There was one survivor; a soldier by the name of Leopold Chinard from the Portsmouth, New Hampshire area.  He died several months later as he was burned over most of his body.  Kevin Cole was also at the scene and had some great images of a terrible crash. I got stuck taking photos of families lining up outside the South End Morgue to view the bodies for identification.

The night the infamous World Airlines Plane skidded off the runaway after an ice storm Gene Dixon was once again the first one there, raced out on the runway and got a great Page One photo.  I was home in Roslindale taking a nap about 6:30 PM with the radios blaring in the background and I must have been counting the box as I remember lying there and saying to myself 612 and jumped out of bed and started heading for Logan.   It was very slippery going and when I came down the ramp to the Tunnel I skidded over a lane or two before I made my entrance. By the time I got there I only went to the gate the plane was assigned to. I photographed the passengers as they came back to the gate via a bus.
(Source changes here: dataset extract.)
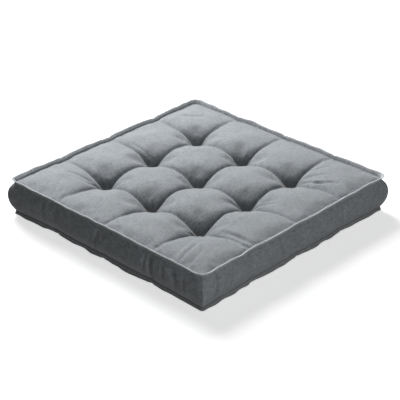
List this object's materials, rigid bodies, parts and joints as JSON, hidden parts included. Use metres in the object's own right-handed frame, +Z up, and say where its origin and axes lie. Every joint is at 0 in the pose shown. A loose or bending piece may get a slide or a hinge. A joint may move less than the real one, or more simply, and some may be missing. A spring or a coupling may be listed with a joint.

There are two incidents that I was personally involved in and one of them was a Saturday in the late ‘70s. It was about 11am and I had just walked out of the photo department office to go to the newsroom when Tom Sullivan, the City Editor came running down yelling “everyone out, everyone out there is a plane crash at Logan!”  I took off running down the stairs and racing to the scene. I was really moving and almost missed the ramp to the Xway North to take me to the Tunnel and Logan. In those days all there was blocking us from the runways at the South Gate was a sign and a guard. My friend from Channel Seven, Richie Suskin, and I arrived at the same time after racing to the scene.  We whizzed past him so fast we must have made his head spin.

FYI, if you did that now a days you would hit a barricade and if you made it through that someone would probably shoot you. 

We raced out to where a cargo plane was burning, trying to keep up with the fire apparatus racing to the scene.  No one was bothering us, as everyone was too busy trying to save lives. When we got there, I watched Richie go to one side of the crash, being pursued by a State Trooper who was at the scene.  I took many photos as the access was great, then got back in my car and followed an ambulance out since I knew they were in contact with the tower making it safe to cross the runways.  All the other photographers were eventually brought out there by a Mass Port bus.

There is one more runway experience I remember very well. It was a weekday and box 612 was struck. All the media raced to the south gate to wait for the Mass Port bus. The bus would take us out to where there was a plane on the end of the runway. A plane had an engine fire and had aborted take off.

I knew my good friend Billy Noonan, a Boston Firefighter, was working and since he was the photographer with the arson squad he would be going to the scene. I said to a couple of the photographers, “In a few minutes there will be a little red car with its red lights on coming to this gate and I will be getting in it.” They just laughed at me.  Next thing they saw was me with my thumb out and the car stopping and taking me to the scene.  I got a really good photo showing the Mass Port ladder up, the plane with the escape slides deployed and the city of Boston in the background.  It was a great photo of the incident.

A while later the bus with the rest of the photographers showed up.  Everyone started taking photos but by then the ladder had been taken down and it was just a plane on the runway. Dick Hurwitz the AP Chief Photographer saw me and thought I had come on the second bus and was gleeful to tell me how happy he was to have gotten there before me.  I laughed and said to him “take a look at tomorrow’s paper and remember what you just said.” I kicked butt with my photo.

FYI, recently the family of Delvonte Tinsdale filed suit against Charlotte, Charlotte-Douglas International Airport and US Airways.